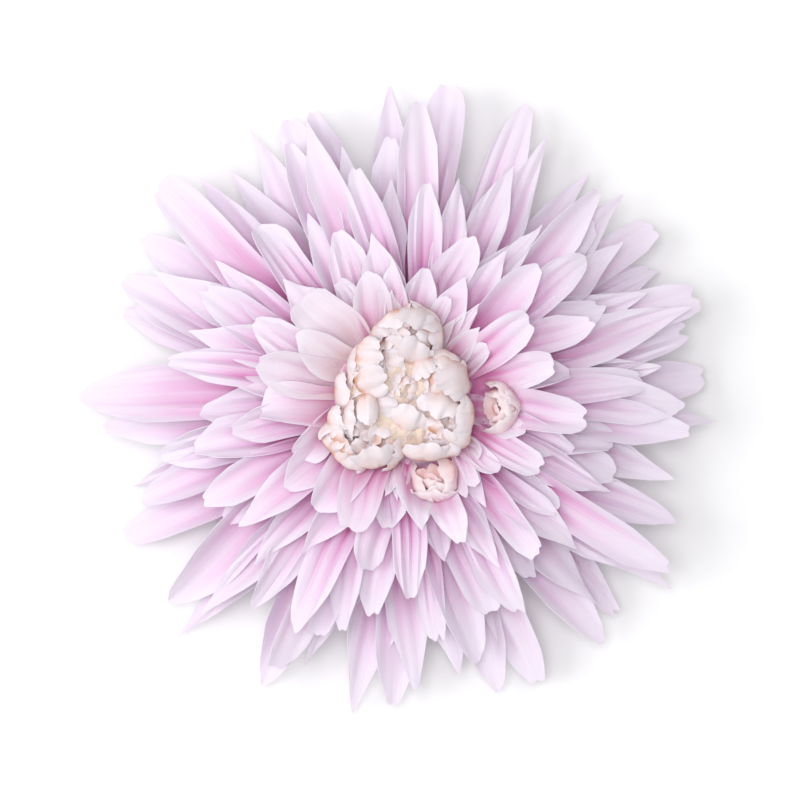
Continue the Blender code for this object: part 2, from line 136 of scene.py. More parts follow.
# Its ruffles: height, power along it, power across it, waves across, waves along, and which phase each takes
RUFFLES = (
    (0.045, 1, 0, 5.0, 2.0, 0),
    (0.050, 3, 2, 0.0, 0.0, 1),
    (0.060, 4, 0, 10.0, 0.0, 2),
    (0.035, 6, 0, 19.0, 0.0, 0),
    (0.035, 2, 4, 0.0, 15.0, 1),
)
# The torn edge of its rim in degrees: height, waves across and phase
RIM_TEARS = ((2.2, 11.0, 1), (0.9, 23.0, 2))

# A nest of florets: how much smaller its inmost is, the rims of its outermost and inmost, and how far its
# inmost turn to peach, partly their own colour and partly painted shade of the nest's depths
NEST_SHRINK = 0.62
NEST_RIMS = (66.0, 96.0)
NEST_DEPTH_SHADE = 0.7

# How much pinker each whorl is, and the side of the bloom that is pinker still
BLUSH = {
    "under": 0.5, "outer": 0.0, "second": 0.05, "third": 0.18, "fourth": 0.33, "fifth": 0.48, "collar": 0.5,
}
BLUSH_SIDE = 205.0
BLUSH_SIDE_SHARE = 0.25
# How much cream the innermost whorls have, the side where it gathers, and its share away from that side
CREAM_SHARE = {"fourth": 0.4, "fifth": 0.9, "collar": 0.7}
CREAM_SIDE = 146.0
CREAM_ELSEWHERE = 0.12

# Tints that aren't offered as settings
# Grey laid over the florets listed as grey: partly their own greyer tone and partly painted shade of lobes
# lying in hollows
GREY_TONE_AND_SHADE = (0.70, 0.62, 0.66)
CROWN_FLESH = (0.82, 0.67, 0.57)
WHITE = (1.0, 1.0, 1.0)
BLACK = (0.0, 0.0, 0.0)

# Studio: lamps by name, azimuth, elevation, distance and side in metres, and power; then the camera's aim
LAMPS = (
    ("key_left", 180.0, 45.0, 1.3, 0.7, 6.2),
    ("softbox_above", 150.0, 84.0, 1.5, 0.6, 8.6),
)
SKY_STRENGTH = 0.59
VIEW_CENTRE = (-0.325, -0.325)
FOCUS_HEIGHT = 10.0
SENSOR = 36.0

# Whorls of blades from the outside in: root height, tip height, launch and finish slope, full width, cupping
WHORLS = {
    "under": (8.0, 3.0, 2.0, -8.0, 7.6, 0.10),
    "outer": (8.8, 4.0, 9.0, -14.0, 7.6, 0.16),
    "second": (10.0, 7.4, 17.0, -14.0, 7.5, 0.20),
    "third": (11.6, 11.2, 25.0, -12.0, 7.3, 0.22),
    "fourth": (13.0, 15.2, 33.0, -10.0, 7.0, 0.24),
    "fifth": (14.6, 19.0, 36.0, -6.0, 6.7, 0.24),
    "collar": (15.8, 20.8, 34.0, 10.0, 5.0, 0.26),
}
INNER_WHORLS = ("fourth", "fifth", "collar")

# The hidden blades under the outermost whorl: how many, their reach and their width
UNDER_COUNT = 11
UNDER_REACH = 37.0
UNDER_WIDTH = 9.0

# Where each blade ends: the tip's azimuth and its reach from the axis. A third number is the blade's own
# width, and a fourth is how many degrees its tip has swung from its root.
TIPS = {
    "outer": (
        (3, 49.2), (12, 47.6), (19.5, 50.9), (27.5, 46.8), (34.5, 49.6), (42, 48.8), (50, 48.1),
        (66, 52.0), (82, 51.4), (91.5, 52.0), (107, 48.8), (112, 49.2), (120, 50.4), (126.5, 47.0),
        (133.5, 48.6), (141, 52.3), (148, 50.1), (158, 49.6), (163, 47.5), (183, 50.1), (186, 48.8),
        (197.5, 46.6), (208, 50.7), (220, 50.7, 9.0), (228, 53.6), (243.5, 52.3), (251, 46.3),
        (262, 53.0, 9.0), (268, 50.1), (281, 46.3), (288.5, 50.5), (296, 51.2), (309.5, 51.7),
        (315.5, 50.4), (324.5, 54.9), (344, 46.8), (356, 51.4),
    ),
    "second": (
        (6.3, 42.6), (17, 49.1, 8.2), (24.5, 43.5, 7.4), (35, 44.7, 6.8, 7), (44, 42.2, 7.4), (46, 46.2),
        (60, 48.8, 6.8, 4), (64.5, 41.9, 7.2), (86, 48.3), (93, 42.6), (103.5, 41.9), (109, 47.9),
        (115, 45.2), (139, 52.8, 8.4), (152, 45.5), (160.5, 45.7, 7.8), (179.5, 52.6, 10.4), (193, 40.5),
        (201.5, 46.0, 7.2), (227, 48.6), (234.5, 43.5, 7.2), (246, 48.4), (272, 48.8, 7.4), (286, 44.7),
        (313.5, 46.2, 9.4), (323.5, 46.3), (327, 51.7), (335, 48.8), (353.5, 47.1), (359.5, 45.8, 8.6),
    ),
    "third": (
        (5.2, 39.2, 6.6, 10), (26, 36.1), (36, 38.0), (51, 35.8, 7.0), (76, 36.9, 6.2, 13),
        (83.5, 35.1, 6.2, 12), (94.5, 35.4, 6.8), (100.5, 38.2, 7.0), (116, 33.8, 6.6), (129, 35.4, 4.6),
        (131.5, 36.1), (144.5, 38.2, 6.2, -5), (153, 37.0), (162, 36.4, 7.8), (170, 38.6),
        (184, 32.7, 7.4), (195, 34.6, 8.2), (206, 36.6), (215.5, 35.4), (229.5, 36.2, 6.8), (244, 41.6),
        (251, 40.8, 5.4, 8), (255, 39.2, 6.2, 14), (263, 35.8, 7.4), (279, 39.8, 5.0),
        (291, 37.5, 7.2, -6), (300, 40.0), (307.5, 36.1), (319, 37.6), (336.5, 37.1, 7.0), (341.5, 36.7),
        (347.5, 34.9, 8.0, 12),
    ),
    "fourth": (
        (8, 27.3), (23, 33.2, 6.4, -4), (43, 30.6, 7.2), (54.5, 28.9, 6.6), (68, 28.4), (99.5, 26.8, 7.6),
        (113, 28.6), (137, 27.0), (155, 26.8), (173, 29.2), (190, 27.6), (219, 33.8), (238, 29.4),
        (257, 28.0), (273.5, 32.2, 6.2), (286, 27.2), (301, 31.7, 6.0, 11), (313, 33.3, 5.8),
        (323, 30.7, 6.2), (344.5, 28.8), (355, 29.4),
    ),
    "fifth": (
        (12, 24.9, 6.6), (31, 23.9, 7.2), (62, 22.0), (80, 21.2), (92, 22.3, 5.6), (107, 21.1),
        (116.5, 21.1, 5.4), (134, 22.4, 9.4), (150, 19.8, 7.6), (167.5, 23.7, 8.0), (187, 22.7, 8.4),
        (203, 19.6, 7.4), (217, 23.6, 7.6), (231, 22.6, 8.2), (248.5, 22.6, 8.0), (263, 21.1), (278, 21.6),
        (291.5, 25.0, 6.0), (309.5, 22.4, 4.6), (333, 24.9, 5.6), (349, 20.6, 5.8),
    ),
    "collar": (
        (27, 16.1, 4.4), (41, 17.0), (52, 19.7, 3.6), (58, 15.6, 3.4), (67, 18.0, 3.6), (95, 17.6, 4.2),
        (262, 16.2, 3.8), (269, 16.8, 3.4), (306, 19.2, 3.4), (313, 18.6, 3.4), (320, 19.5, 4.4),
        (325, 16.0, 3.8),
    ),
}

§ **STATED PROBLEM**
Gather all the lines that include the word "from" and copy them out.

§ **COMPLETE RESPONSE**
Continue the Blender code for this object: part 2, from line 136 of scene.py. More parts follow.
# How much cream the innermost whorls have, the side where it gathers, and its share away from that side
# Whorls of blades from the outside in: root height, tip height, launch and finish slope, full width, cupping
# Where each blade ends: the tip's azimuth and its reach from the axis. A third number is the blade's own
# width, and a fourth is how many degrees its tip has swung from its root.